What to Set Up First
Security tooling is useless if it overwhelms you before it earns your trust. Here's the priority order:
- gitleaks pre-commit hook -- 5 minutes to set up. Prevents the most damaging mistakes.
- npm audit in CI -- Already built in. Add
npm audit --audit-level=highto your pipeline. - Semgrep with default rules -- One command, catches real bugs. Start with
--config auto. - Trivy for containers -- Non-negotiable if you ship containers.
- CodeQL on GitHub -- Enable in repo settings. Zero maintenance.
- Socket for supply chain -- Install the GitHub app. Automatic on PRs.
- Scorecard and lockfile-lint -- Add once the basics are solid.

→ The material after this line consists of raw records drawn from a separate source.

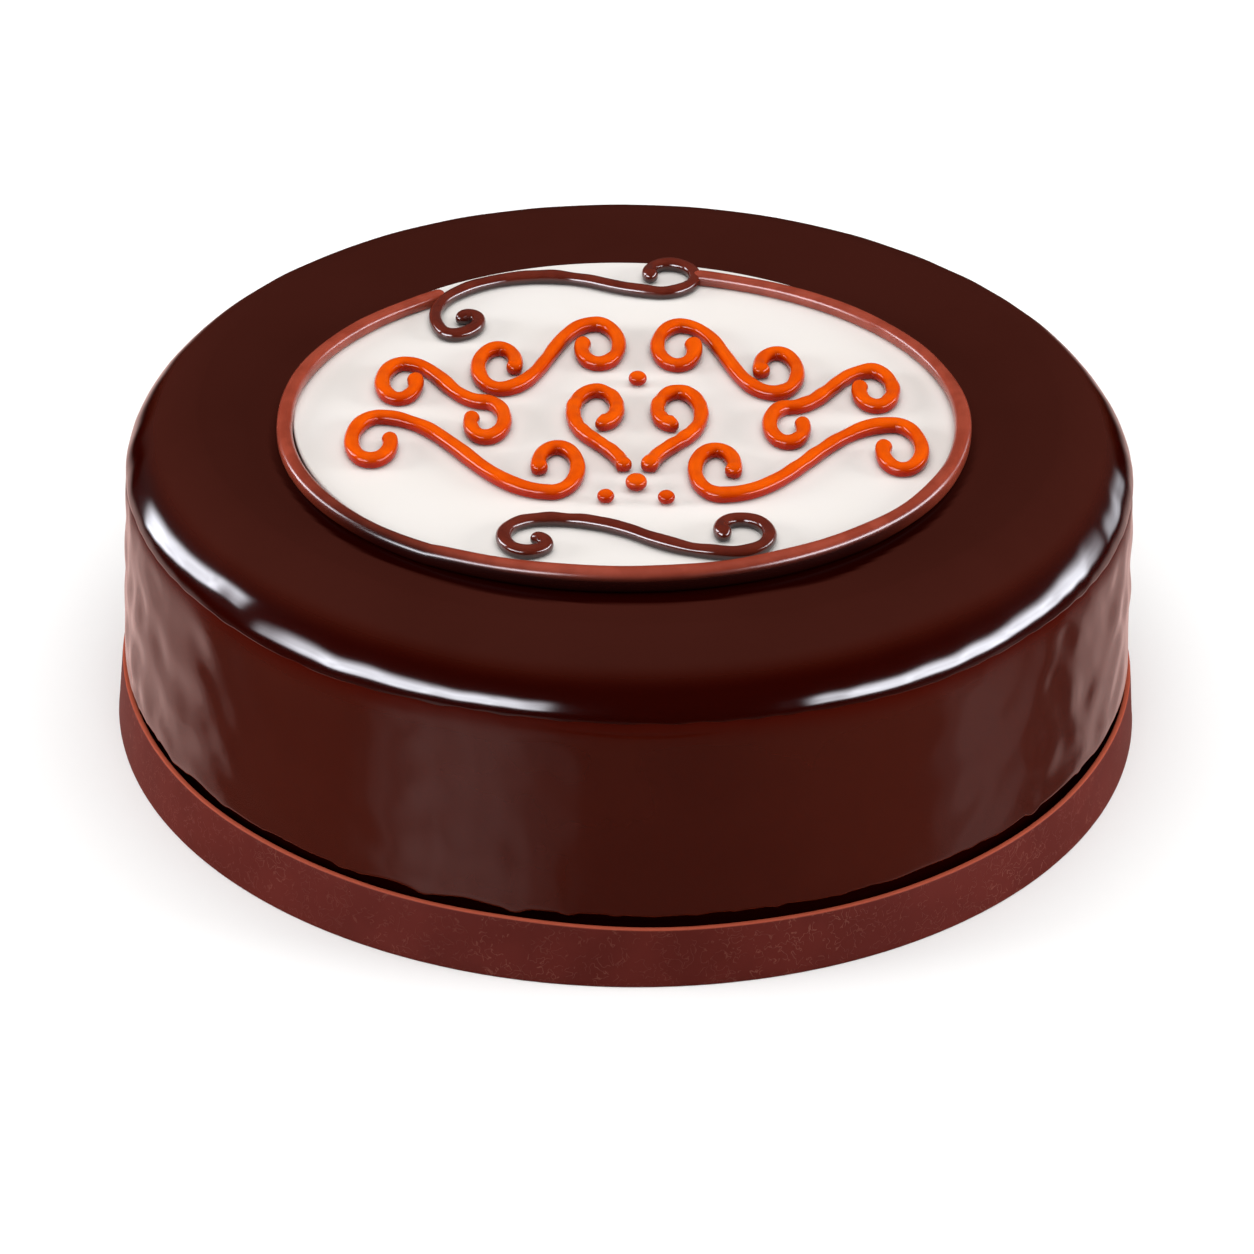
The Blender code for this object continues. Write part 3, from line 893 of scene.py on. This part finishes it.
stageLook = {
    "floorColour": (0.90, 0.90, 0.90),
    "floorSize": 2.6,
    "keyPower": 57.0,
    "keySize": 3.2,
    "keyPlace": (0.0, 0.0, 2.0),
    "fillPower": 17.0,
    "fillSize": 2.2,
    "fillPlace": (0.0, -2.0, 1.3),
    "sidePower": 42.0,
    "sideSize": 1.2,
    "sidePlace": (2.0, -0.17, 0.45),
}


def plainFloor():
    look = stageLook
    half = look["floorSize"] / 2.0
    mesh = bpy.data.meshes.new("floor")
    corners = [(-half, -half, 0.0), (half, -half, 0.0), (half, half, 0.0), (-half, half, 0.0)]
    mesh.from_pydata(corners, [], [(0, 1, 2, 3)])
    material, tree, shader, place = startMaterial("paleFloor", Roughness=0.9)
    shader.inputs["Base Color"].default_value = (*look["floorColour"], 1.0)
    shader.inputs["Specular IOR Level"].default_value = 0.0
    mesh.materials.append(material)
    floor = bpy.data.objects.new("floor", mesh)
    bpy.context.scene.collection.objects.link(floor)
    floor.visible_glossy = False


def softLight(name, place, size, power, colour):
    data = bpy.data.lights.new(name, "AREA")
    data.shape = "DISK"
    data.size = size
    data.energy = power
    data.color = colour
    light = bpy.data.objects.new(name, data)
    bpy.context.scene.collection.objects.link(light)
    back = np.array(place) / np.linalg.norm(place)
    side = np.cross((0.0, 1.0, 0.0) if abs(back[2]) > 0.9 else (0.0, 0.0, 1.0), back)
    side = side / np.linalg.norm(side)
    up = np.cross(back, side)
    light.matrix_world = Matrix(((side[0], up[0], back[0], place[0]),
                                 (side[1], up[1], back[1], place[1]),
                                 (side[2], up[2], back[2], place[2]),
                                 (0.0, 0.0, 0.0, 1.0)))
    light.visible_glossy = False
    return light


# Soft panels seen by the gloss only, as level = sum of panels over the direction;
# elevation = asin(z), azimuth = atan2(x, -y), both in degrees; a panel is a product of four
# smooth steps, its elevation leaning by the given degrees for each degree of azimuth
coolWhite = (0.90, 0.92, 1.0)
duskyPink = (1.0, 0.72, 0.70)
warmBrown = (1.0, 0.66, 0.61)
panelKeys = ("fromAzimuth", "toAzimuth", "softAzimuth", "fromRise", "toRise", "softRise", "lean", "level", "tint")
highPanels = [
    (-127.0, -95.0, 4.0, 0.5, 14.5, 3.0, 0.66, 24.0, coolWhite),
    (-76.0, -19.0, 8.0, 3.0, 19.0, 4.5, 0.10, 22.0, coolWhite),
    (43.0, 118.0, 8.0, -3.0, 12.0, 4.0, -0.03, 22.0, coolWhite),
    (129.0, 138.0, 3.0, -8.0, 2.0, 3.0, 0.0, 7.0, coolWhite),
]
lowPanels = [
    (-190.0, -108.0, 9.0, -72.0, -16.0, 4.0, 0.0, 0.76, warmBrown),
    (-52.0, -20.0, 12.0, -60.0, -16.0, 3.0, 0.0, 0.54, duskyPink),
    (76.0, 96.0, 13.0, -60.0, -16.0, 3.0, 0.0, 0.38, duskyPink),
    (119.0, 190.0, 8.0, -64.0, -16.0, 4.0, 0.0, 0.66, warmBrown),
]
worldLook = {
    "cameraLevel": 0.98,
    "aboveBack": 0.060,
    "aboveFront": 0.004,
    "aboveColour": (1.0, 0.96, 0.94),
    "below": 0.11,
    "belowColour": (1.0, 0.62, 0.56),
    "unevenness": 0.55,
    "sideShare": 0.5,            # strength left in the high panels towards the back
    "azimuthWander": 26.0,       # degrees by which the low panels' edges wander
}


# smooth steps in azimuth and elevation multiplied together, times the level
def panelLevel(tree, panel, azimuth, elevation):
    middle = (panel["fromAzimuth"] + panel["toAzimuth"]) / 2.0
    leaning = mathNode(tree, "MULTIPLY", mathNode(tree, "SUBTRACT", azimuth, middle), panel["lean"])
    rise = mathNode(tree, "SUBTRACT", elevation, leaning)
    softAzimuth = panel["softAzimuth"]
    softRise = panel["softRise"]
    share = smoothNode(tree, azimuth, panel["fromAzimuth"] - softAzimuth, panel["fromAzimuth"] + softAzimuth)
    for value, edge, soft in ((azimuth, panel["toAzimuth"], -softAzimuth),
                              (rise, panel["fromRise"], 0.6 * softRise),
                              (rise, panel["toRise"], -1.3 * softRise)):
        share = mathNode(tree, "MULTIPLY", share, smoothNode(tree, value, edge - soft, edge + soft))
    return mathNode(tree, "MULTIPLY", share, panel["level"])


def studioWorld():
    world = bpy.data.worlds.new("studio")
    bpy.context.scene.world = world
    world.use_nodes = True
    tree = world.node_tree
    background = tree.nodes["Background"]
    direction = addNode(tree, "ShaderNodeTexCoord").outputs["Generated"]
    parts = addNode(tree, "ShaderNodeSeparateXYZ")
    tree.links.new(direction, parts.inputs[0])
    toDegrees = 180.0 / np.pi
    elevation = mathNode(tree, "MULTIPLY", mathNode(tree, "ARCSINE", parts.outputs[2]), toDegrees)
    forward = mathNode(tree, "MULTIPLY", parts.outputs[1], -1.0)
    azimuth = mathNode(tree, "MULTIPLY", mathNode(tree, "ARCTAN2", parts.outputs[0], forward), toDegrees)
    look = worldLook
    # above: dark in front, a little light behind; below: dim, and dark straight down
    backness = smoothNode(tree, parts.outputs[1], -0.5, 0.5)
    above = mathNode(tree, "MULTIPLY_ADD", backness, look["aboveBack"], look["aboveFront"])
    isAbove = smoothNode(tree, elevation, -4.0, 4.0)
    below = mathNode(tree, "MULTIPLY", smoothNode(tree, elevation, -75.0, -45.0), look["below"])
    below = mathNode(tree, "MULTIPLY", smoothNode(tree, elevation, -12.0, -19.0), below)
    aboveGlow = mixColour(tree, 1.0, look["aboveColour"], above, "MULTIPLY")
    belowGlow = mixColour(tree, 1.0, look["belowColour"], below, "MULTIPLY")
    colour = mixColour(tree, isAbove, belowGlow, aboveGlow)
    patchy = addNode(tree, "ShaderNodeTexNoise")
    feed(tree, patchy, Vector=direction, Scale=12.0, Detail=3.0)
    offMiddle = mathNode(tree, "SUBTRACT", patchy.outputs[0], 0.5)
    patchiness = mathNode(tree, "MULTIPLY_ADD", offMiddle, 2.0 * look["unevenness"], 1.0)
    wandering = mathNode(tree, "MULTIPLY_ADD", offMiddle, look["azimuthWander"], azimuth)
    backFade = smoothNode(tree, mathNode(tree, "ABSOLUTE", azimuth), 70.0, 125.0)
    backShare = mathNode(tree, "MULTIPLY_ADD", backFade, look["sideShare"] - 1.0, 1.0)
    for values in highPanels + lowPanels:
        panel = dict(zip(panelKeys, values))
        high = values in highPanels
        level = panelLevel(tree, panel, azimuth if high else wandering, elevation)
        level = mathNode(tree, "MULTIPLY", level, patchiness)
        level = mathNode(tree, "MULTIPLY", level, backShare) if high else level
        glow = mixColour(tree, 1.0, panel["tint"], level, "MULTIPLY")
        colour = mixColour(tree, 1.0, colour, glow, "ADD")
    seen = addNode(tree, "ShaderNodeLightPath").outputs["Is Camera Ray"]
    plain = (look["cameraLevel"],) * 3
    tree.links.new(mixColour(tree, seen, colour, plain), background.inputs["Color"])
    world.cycles_visibility.diffuse = False


cameraSet = {
    "place": (0.0, -0.88261, 0.55814),
    "downward": 31.5,            # degrees below the horizon
    "roll": 0.94,                # degrees
    "lens": 126.55,
}


def makeCamera():
    data = bpy.data.cameras.new("camera")
    data.lens = cameraSet["lens"]
    data.sensor_width = 36.0
    camera = bpy.data.objects.new("camera", data)
    bpy.context.scene.collection.objects.link(camera)
    tilt = Matrix.Rotation(np.radians(90.0 - cameraSet["downward"]), 4, "X")
    roll = Matrix.Rotation(np.radians(cameraSet["roll"]), 4, "Z")
    camera.matrix_world = Matrix.Translation(cameraSet["place"]) @ tilt @ roll
    bpy.context.scene.camera = camera


plainFloor()
softLight("keyLight", stageLook["keyPlace"], stageLook["keySize"], stageLook["keyPower"], (1.0, 0.99, 0.98))
softLight("fillLight", stageLook["fillPlace"], stageLook["fillSize"], stageLook["fillPower"], (1.0, 1.0, 1.0))
sideX, sideY, sideZ = stageLook["sidePlace"]
softLight("leftLight", (-sideX, sideY, sideZ), stageLook["sideSize"], stageLook["sidePower"], (1.0, 1.0, 1.0))
softLight("rightLight", (sideX, sideY, sideZ), stageLook["sideSize"], stageLook["sidePower"], (1.0, 1.0, 1.0))
studioWorld()
makeCamera()
bpy.context.scene.view_settings.view_transform = "Standard"
print("stage, light and camera made")
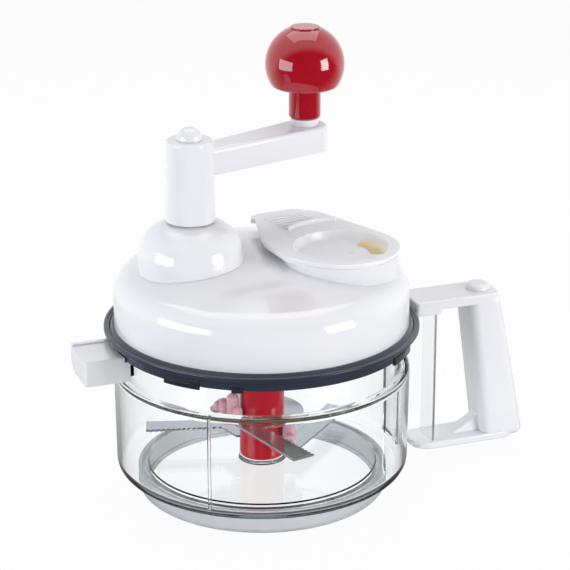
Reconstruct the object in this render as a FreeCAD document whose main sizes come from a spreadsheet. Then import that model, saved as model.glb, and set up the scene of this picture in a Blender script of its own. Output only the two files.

Don't adopt everything at once. Each tool should be tuned to produce near-zero false positives before you move to the next. A single well-configured scanner is worth more than five noisy ones that everyone ignores.
Recommendations
- Start with secret detection and dependency scanning. They catch the most common problems with the least configuration.
- Run security checks in CI, not just locally. Developers forget to run local tools. CI never forgets.
- Use Semgrep custom rules to enforce your project's specific security patterns. Generic rules are good; project-specific rules are better.
- Pin CI actions and base images to digests. Tags are mutable and trusting them is a supply chain risk.
- Treat security tool output like test failures -- red blocks the merge. Allow overrides only with review from a security-conscious team member.
- Review new dependencies before adding them. Check their Scorecard, look at maintainer count, and read the source of small packages. Five minutes of review prevents weeks of incident response.